Seulement il s’est trouvé que ça se passait dans le pays de Bavière et je me suis laissé prendre au charme du baroque. Il m’a d’abord paru impossible de joindre le baroque à l’abstraction, puis un beau jour j’ai été dépassé, le baroque s’est introduit dans mon œuvre sans que je le veuille.

Irénée 61-04

Vous le voyez d’après le cliché. Ce délire m’a atteint. Celle peinture est issue également d’une journée au bord de la mer. Ce n’est plus l’espèce de retenue et de concentration qu’il y avait auparavant. La touche devient de plus en plus libre.

Ingold 61-05

Les formes éclatent, la construction qui était très rigoureuse au départ devient plus souple. Le trait prend de plus en plus d’expression. Jusque-là, seules les formes comptaient, alors que maintenant Ie graphisme s’introduit comme un élément baroque.

Léandre 63-07

Puis il s’est trouvé que dans ma vie, tout à coup, il y a eu un léger retour à la figuration, retour parfaitement inconscient au départ. J’ai fait cette toile croyant jouer avec des formes, des lignes, des couleurs, et quand elle a été terminée, je me suis aperçu qu’il y avait un personnage dedans.

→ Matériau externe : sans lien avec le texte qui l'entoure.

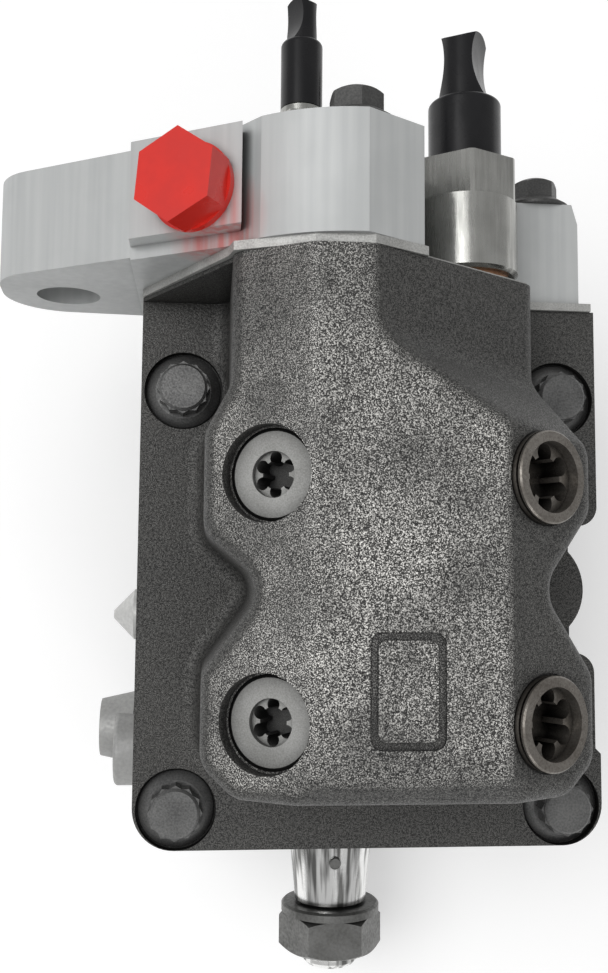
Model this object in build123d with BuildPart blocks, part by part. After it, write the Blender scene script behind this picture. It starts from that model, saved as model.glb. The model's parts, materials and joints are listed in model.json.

Cela est dû à une suite de rêves éveillés qui ont été tentés avec un médecin, sous son contrôle, et c’est la matérialisation de ces rêves.

Mandé 64-06

Là  aussi il y a cette présence. Je me suis aperçu en même temps qu’il était possible d’utiliser certains symboles qui n’ont, d’ailleurs, d’importance que pour moi Je n’ai pas du tout fait intervenir le spectateur; si on ne le voit pas, aucune importance. Mais dans le rêve terminal je me suis identifié à un soleil noir, et j’ai voulu dans cette peinture traduire ce soleil noir avec lequel je me suis enfermé; mais – bien entendu, pour des raisons plastiques – j’ai utilisé le blanc afin de traduire le noir. Le blanc est une espèce de négation de la couleur alors que le noir, dans les peintures qui ont suivi, est devenu la couleur en puissance.

C’est ici la toute dernière période où tout est mélangé: le baroque, la figuration, le symbolisme, le jeu des formes, des plans et des couleurs.

Maixant 64-04

Je vous ai parlé jusqu’à présent de la façon dont j’avais évolué, je peux vous dire maintenant un peu ce qu’est, et comment, l’apport d’un tableau pour moi. Il y a,  à l’origine, la nécessité de formuler quelque chose. Cela commence par s’exprimer sur la toile directement, une toile non préparée. J’y  jette quelques traits, puis sur ce tracé – c’est une affaire de technique – je mets une  première couche de préparation, je reprends le dessin, je le précise, je cerne un peu ma pensée jusqu’à ce que la toile soit recouverte de deux ou trois petites couches de préparation. Au fur à mesure que les choses se précisent, j’arrive à concevoir de plus en plus la couleur.

Hyacinthe 60-33

Voici le dernier état d’un dessin, il est fait sur la toile à l’aide de craie et de fusain, simplement, mais pour moi l’ambiance est déjà fournie.

Ici la chose est en couleurs. C’est peut-être idiot et vaniteux de le dire, mais dans le dessin il y avait déjà des possibilités de la couleur et, je crois, sa nécessité.

Harald 60-04

Chaque fois qu’on déclare: je fais cela de telle ou telle façon, on s’aperçoit à ce moment là qu’on vient de dire une chose parfaitement insane et qu’on procède le plus souvent de la façon inverse. Ici, c’est né du désir d’une couleur, et dans cette couleur s’est introduit un graphisme. J’ai commencé par mettre toute la toile en jaune, et dans ce jeu de couleur est apparu le graphisme.

II y a aussi une chose qu’on peut voir dans cette peinture: c’est l’importance que peut avoir le geste. Pour moi, le geste n’est pas simplement fait avec le bout des doigts… selon l’importance qu’on veut donner à une forme, on peut la faire sortir soit par le blocage des doigts, soit par le blocage du poignet, ou encore de l’épaule. Et si l’on veut exprimer le maximum de plénitude, il faut faire participer tout le corps en projetant, en donnant tout son poids dans le tracé. Dans cette peinture il ya eu justement cette brusquerie du geste.

Erna 58-16

Dans la précédente le geste était quelque chose de lent, en tout cas je l’ai exécuté lentement, tandis qu’ici le geste a essayé d’être plus rapide, plus incisif.

Herta 60-20

Cette toile, née du désir de couleur, a eu à un moment donné cette plénitude du geste, et en même temps dans les petites formes la précision; c’est posé avec le bout du pinceau délicatement, comme on poserait une mouche sur le visage d’une femme.

Je crois que j’ai dit tout ce que je pouvais.